Kaki Warner: Bride of the High Country

In my latest release, BRIDE OF THE HIGH COUNTRY, I had to get my main characters from NY to Heartbreak Creek, CO.  Since the Transcontinental had been finished the previous year (1869), I picked the train.  Oops.

 

Even though train travel had been available in the east for three decades, cross-country hauls were rare.  Amenities, rarer.  No bathrooms, for instance.  But that was OK since the trains had to stop every twenty miles to fill the tenders with water.  If the passengers were lucky, there might be an outhouse beside the tracks.  Or if they had a dime, they could purchase a box lunch from an enterprising local, or enjoy a hot meal of beans, bacon and stale biscuit.  Then back on the train and the hard bench for another lurching, bouncing twenty miles. YIPEE.

 

But, of course, my characters were rich, so they traveled in style in a Pullman Palace Car, which was as plush as a gamblers’ steamboat, complete with velvet couches, carpet and wooden inlay around the windows.  There was even a washroom in every four-berth car, which emptied directly onto the tracks (and you thought it was hunters who decimated the buffalo—HA!)  Also included on the luxury runs were a parlor car and dining car, which served mostly-edible meals when your plate wasn’t sliding into your lap as the train clickety-clacked along.

 

Ah, the beautiful scenery and fresh air—if only you could see through the soot-streaked windows or breathe through the billowing smoke wafting back from the locomotive.  Still, it was faster than a three-month trip by wagon.  Plus, you got to shoot at stuff as you careened along at ten, twenty, or—OMG—even thirty miles an hour.  What a treat!

 

FACT:  Each Pullman Car was owned and operated by the Pullman Company, and was serviced by a white-jacketed Negro man universally named “George” in deference to his employer, George Pullman.

 

The West would have been a vastly different place without the influence of the railroads.  For one thing, they offered incentives for people to settle along the right-of-ways, thereby creating permanent customers for the goods they were hauling.  They also carved routes through impossible country, built thousands of trestles, bridges, and culverts, or—since anything steeper than a 3% grade was prohibitive in fuel, construction, maintenance, and equipment costs—they laid tracks miles out of the way to avoid them, thus opening up even more country.

 

FACT:  In constructing the Transcontinental, Irish immigrants laid tracks west from Nebraska, while Chinese workers came east out of Sacramento—and they arrived at the EXACT SAME SPOT at Promontory Summit!  Amazing!

 

FACT:  The standard width between rails was determined by the Romans when they built stone roads in England.  4’ 8.5” was the width between the wheels of a two-horse chariot.  Over time, those wheels wore such deep grooves into the stone that later wagon-makers had to space their wheels to fit them.  Then somebody figured wheels roll easier metal-on-metal, so they laid down metal-capped wooden rails, put flanged, metal-treaded wheels on their horse-drawn wagons, and soon coal was rolling out of Newcastle at record rates.  And all because of the width of two horses’ asses pulling an old Roman chariot.  Who knew?

 

So there you have it.  More than you ever wanted to know about the joys and hazards of riding the rails west.  Have you ever taken a cross-country train trip or slept in a Pullman?  Would you do it again?

 

Leave a comment, and your name will be entered for a signed copy of BRIDE OF THE HIGH COUNTRY.  Thanks for coming by, and my thanks to you, too, fillies, for letting me chat with your readers.

Guest Blogger
Updated: June 12, 2012 — 10:01 am

45 Comments

  1. Enjoyed reading this about trains. When I was younger my family went from Portland, Oregon to Minnesota. It was an interesting experience. I really liked it. You book sounds really good too!
    🙂

  2. I’ve never done a train trip before.

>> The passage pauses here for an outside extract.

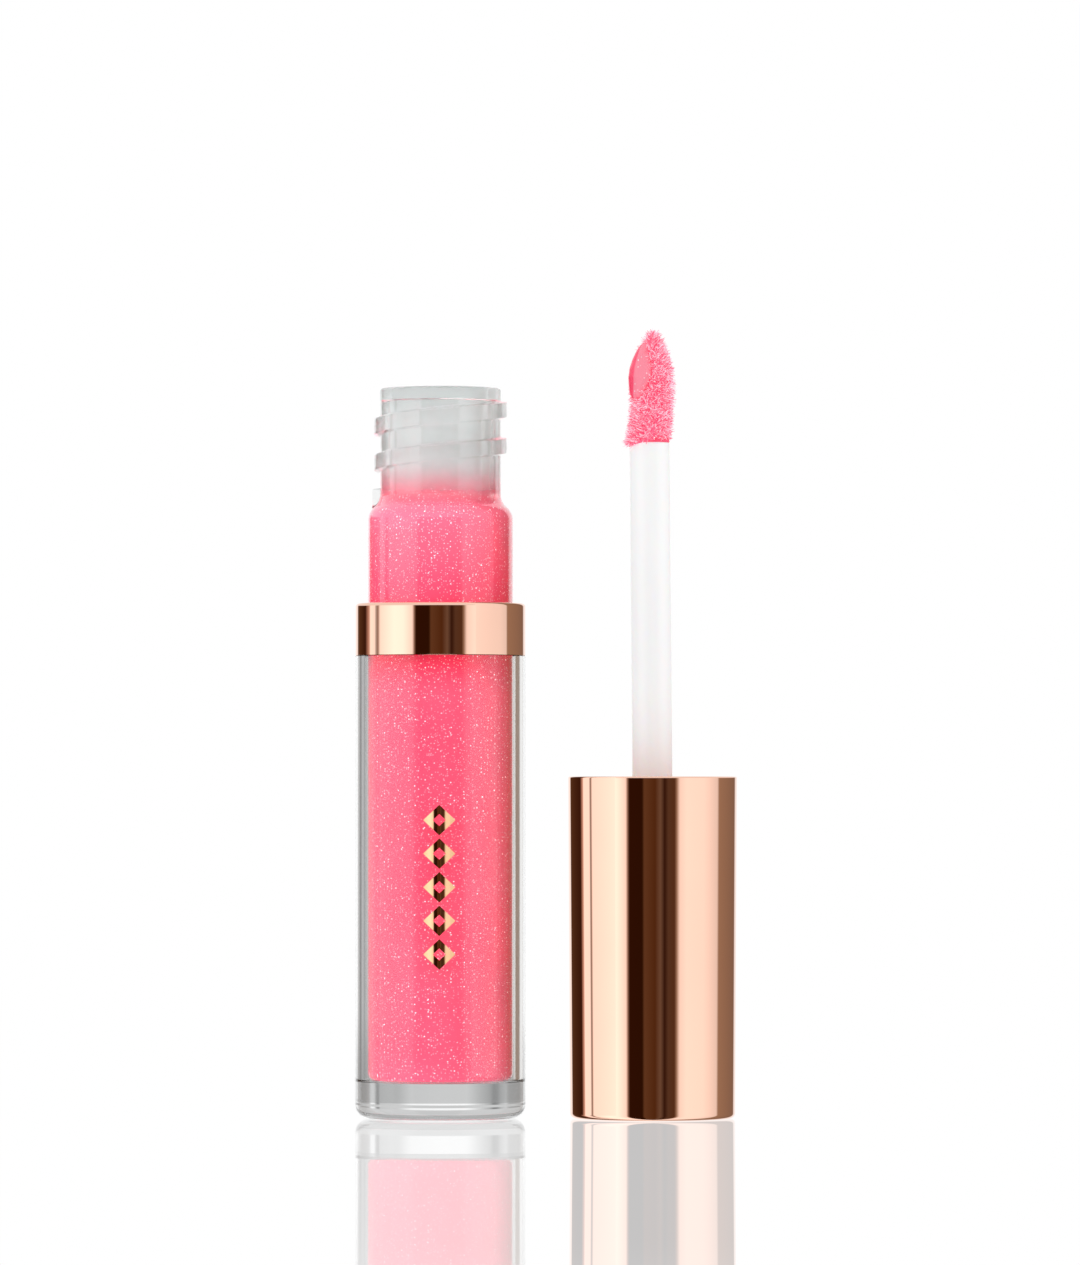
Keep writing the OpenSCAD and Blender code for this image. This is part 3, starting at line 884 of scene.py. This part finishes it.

  3. I’ve never been on a train. Sounds like a gorgeous way to enjoy the scenery which you can’t do when you are driving.

    I haven’t read any of your books yet. I will remedy this soon.

  4. Amy, I hear they’re not so nice since the government took over. (Duh). But I’d still like to travel cross-country just once. But if you ever get a chance to travel from Anchorage to Fairbanks through Denali in a dome car–it’s a beautiful trip. I highly recommend it.

    Thanks for coming by, Anon1001. I wish you and Amy good luck in the drawing. Have a great weekend.

  5. Thanks, Laurie, I appreciate you giving them a try. Good luck winning a copy of BRIDE OF THE HIGH COUNTRY.

  6. This was a great post, Kaki! I never knew that about the width of the rails and their ties to the Romans. Always nice to learn something on a Saturday!

    I’ve only ridden a train in Alaska and not overnight. I think it would be a fun way to travel…today.

    –Kirsten

  7. Oh That sounds like fun! I’ll have to look into it!
    It figures they wouldn’t be as nice since the government take over!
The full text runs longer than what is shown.